DogSurf: Quadruped Robot Capable of GRU-based Surface Recognition for Blind Person Navigation
Artem Bazhenov, Vladimir Berman, Sergei Satsevich, Olga Shalopanova, Miguel Altamirano Cabrera, Artem Lykov, Dzmitry Tsetserukou
TL;DR
DogSurf addresses safe navigation for visually impaired users by leveraging a quadruped robot with GRU-based surface recognition derived from IMU data to detect slippery surfaces and trigger stop, audio, and haptic feedback. The system couples internal and external IMU streams with a 100-sample time-window GRU classifier, augmented by scaling and PCA, and enforces a three-consecutive-slip rule to ensure robust decisions. It achieves state-of-the-art multiclass surface recognition accuracy (~0.99925) and demonstrates, via a user study, that a combined audio+haptic feedback modality lowers workload and improves user experience.
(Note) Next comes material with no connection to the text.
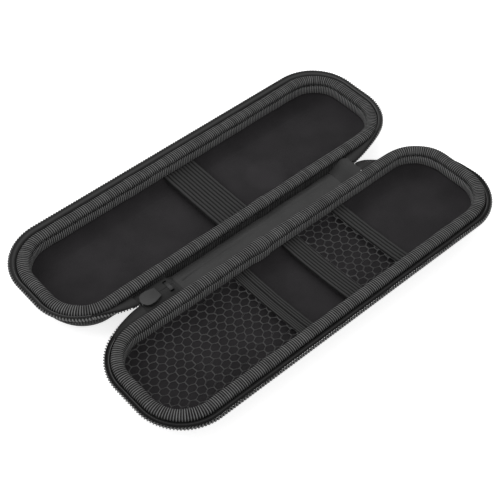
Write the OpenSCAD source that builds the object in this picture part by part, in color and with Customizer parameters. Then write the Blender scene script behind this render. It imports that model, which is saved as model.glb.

The authors provide a large public dataset (over 900k samples) and open-source code to support reproducibility and further development toward real-world assistive robotics for visually impaired navigation.
Abstract
This paper introduces DogSurf - a newapproach of using quadruped robots to help visually impaired people navigate in real world. The presented method allows the quadruped robot to detect slippery surfaces, and to use audio and haptic feedback to inform the user when to stop. A state-of-the-art GRU-based neural network architecture with mean accuracy of 99.925% was proposed for the task of multiclass surface classification for quadruped robots. A dataset was collected on a Unitree Go1 Edu robot. The dataset and code have been posted to the public domain.